Let me start off, and I'd like to remind everybody that we have a phenomenal database out here that consists of over 3,000 feet of whole cores, over 500 side wall cores, numerous single zone completions. And when you take that information, the petrophysical data, and tie it into our drilling program to date, we have a high degree of confidence that the acreage that we have said we've de-risked has commercial potential.

But it's -- we tie it all in to our complete database. And we also have, as has been pointed out earlier, some over 250 of deep vertical wells that helps us, give us a lot of [indiscernible] .

Mario Barraza - Tuohy Brothers Investment Research, Inc.

And as you continue to de-risk your acreage and you build out your inventory, I know you say have data room open in the Granite Wash.
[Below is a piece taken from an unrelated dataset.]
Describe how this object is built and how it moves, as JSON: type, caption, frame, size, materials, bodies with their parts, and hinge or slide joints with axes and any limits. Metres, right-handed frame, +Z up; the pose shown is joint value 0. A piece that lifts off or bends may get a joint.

How do you feel about possibly opening a data room for your Permian acreage?

Or would you rather tap the capital markets to accelerate development?

Dan C. Schooley

Mario, we look -- one of our goals is to maintain as much flexibility as possible. We look at any number of different financing methods, essentially the same way.

As far as what is the impact that a transaction, an equity raise, a debt offering, would have on our existing shareholders. It comes down to what is the value that we could receive in a transaction, what is the value of a joint venture, and really, what is going to be the most beneficial to our existing shareholders.

At this time, we're focused on the Granite Wash as a potential divestment opportunity, but have not made any firm decisions that we will divest it. It's the value of that relative to where those proceeds could be redeployed.

At this time, we're not doing anything on our Garden City asset. We still think it's a little early on.

We want to understand as much of that asset base we can before we determine whether or not it makes sense to do any type of transaction on that asset. We do think there's a tremendous amount of running room remaining on that Garden City asset, and that it may be a little premature or expensive to do any type of transaction with that at this time.

Operator

Our next question comes from the line of Gil Yang from Discern.

Gilbert K. Yang - DISCERN Investment Analytics, Inc

Just a follow-up on one of the previous questions. You talked about the derisking and sort of the -- or the -- some of the information that you have to do that derisking.

Can you talk a little bit more about the specifics for the -- each of the different zones, maybe? What is it that limits the acreage to that perspective acreage?

Is it the thickness, is it depth, is it oil in place, frac ability? Could you give us a little bit of color as of what limits it to, sort of the 73,000 to 127,000 for each of the different zones?

Dan C. Schooley

Gil, thanks for the question. We've -- there are thoughts that you could perhaps argue that all of it's been de-risked.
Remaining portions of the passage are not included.